The tradeoff is that UV should not be treated as a premium replacement for every laser process. If the job is dominated by straightforward metal marking or broad cutting work, UV may add complexity without solving the main production problem.
The Most Useful Way to Compare Them
The best comparison is not source versus source. It is workflow versus workflow.
| If Your Main Production Need Is… | Usually Start by Evaluating… | Why |
|---|---|---|
| Cutting Metal Parts At Industrial Scale | Fiber Laser | The workflow is usually driven by metal processing priorities |
| Cutting And Engraving Wood, Acrylic, Or Similar Non-Metal Materials | CO2 Laser | Material flexibility and visual finish often matter more than metal-line productivity |
| Fine Marking On Delicate Plastics, Coated Parts, Or Sensitive Surfaces | UV Laser | Lower heat impact is often the key process advantage |
| Permanent Codes On Metal Components | Fiber Laser | The marking goal is usually durability and metal-workflow fit |
| A Mixed Non-Metal Queue With Both Shape Cutting And Surface Detail | CO2 Laser | One system can often support broader non-metal processing logic |
| Appearance-Critical Marking With Minimal Surface Damage | UV Laser | Reject reduction often matters more than raw station speed |
This is also why some comparisons become unproductive. A buyer may ask whether UV is better than CO2, when the real question is whether the job is marking or cutting. Another buyer may ask whether fiber is better than CO2, when the real question is whether the business is actually metal-centric or still driven by non-metal materials.
Common Buying Mistakes When Comparing Fiber, CO2, and UV
Most bad laser decisions come from one of a few patterns.
First, buyers compare technology labels instead of dominant materials. The result is a machine that fits the brochure better than the factory.
Second, they compare speed without defining what counts as a finished part. A fast process is not productive if it creates reject risk, poor surface appearance, or extra downstream work.
Third, they assume one source should cover every material strategy equally well. In practice, the more mixed the material plan becomes, the more carefully workflow fit has to be validated.
Fourth, they judge performance from a clean sample instead of from daily production conditions. Real output depends on material variation, fixturing, presentation stability, and how the part behaves after the laser step.
Fifth, they try to solve a broader production bottleneck with laser alone. If the real constraint sits in panel breakdown, routing, drilling, assembly preparation, or another plant-level process, a laser comparison may be answering the wrong question.
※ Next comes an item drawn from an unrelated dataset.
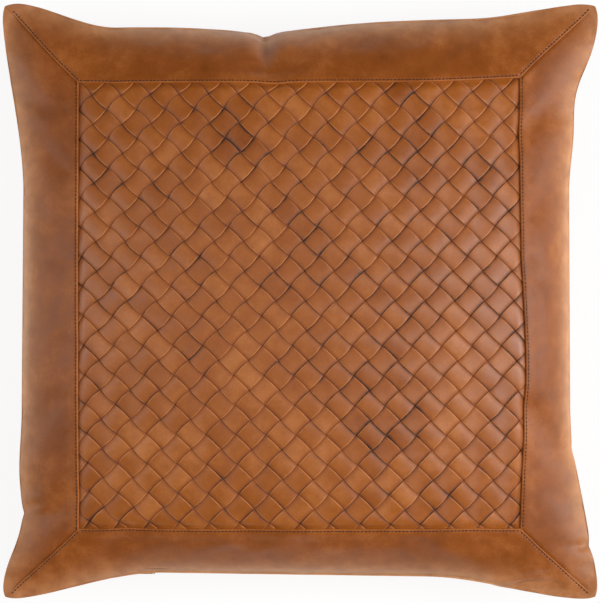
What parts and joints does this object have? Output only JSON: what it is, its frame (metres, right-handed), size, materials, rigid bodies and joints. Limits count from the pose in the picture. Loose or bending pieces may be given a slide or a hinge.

What Buyers Should Validate Before Choosing
Before making a final decision, buyers usually get a better outcome by validating a few operational realities:
- Which Material Family Uses Most Of The Planned Machine Time
- Whether The Job Is Cutting, Engraving, Marking, Or A Combination
- Whether Surface Appearance Is Functional, Cosmetic, Or Both
- How Sensitive The Material Is To Heat, Discoloration, Or Distortion
- Whether The Production Mix Is Stable Or Changes Frequently
- Whether The Target Is Throughput, Fine Detail, Or Reject Reduction
- How The Laser Step Connects To Handling, Inspection, Assembly, Or Finishing
These questions matter more than abstract comparisons because they force the purchase decision back into the actual plant workflow.
Practical Summary
Fiber, CO2, and UV lasers are best understood as tools for different production conditions rather than as three interchangeable levels of the same technology.
Fiber is commonly the strongest starting point for metal-focused cutting and marking workflows. CO2 is commonly the strongest starting point for wood, acrylic, and other non-metal cutting and engraving work. UV is commonly the strongest starting point for fine, low-heat marking on sensitive or appearance-critical materials.
The right choice depends less on which laser sounds more advanced and more on what the part needs, what the material will tolerate, and where the real value is supposed to appear in the workflow. Buyers usually make better decisions when they choose the source that fits the dominant job every day, not the source that looks strongest in a generic comparison.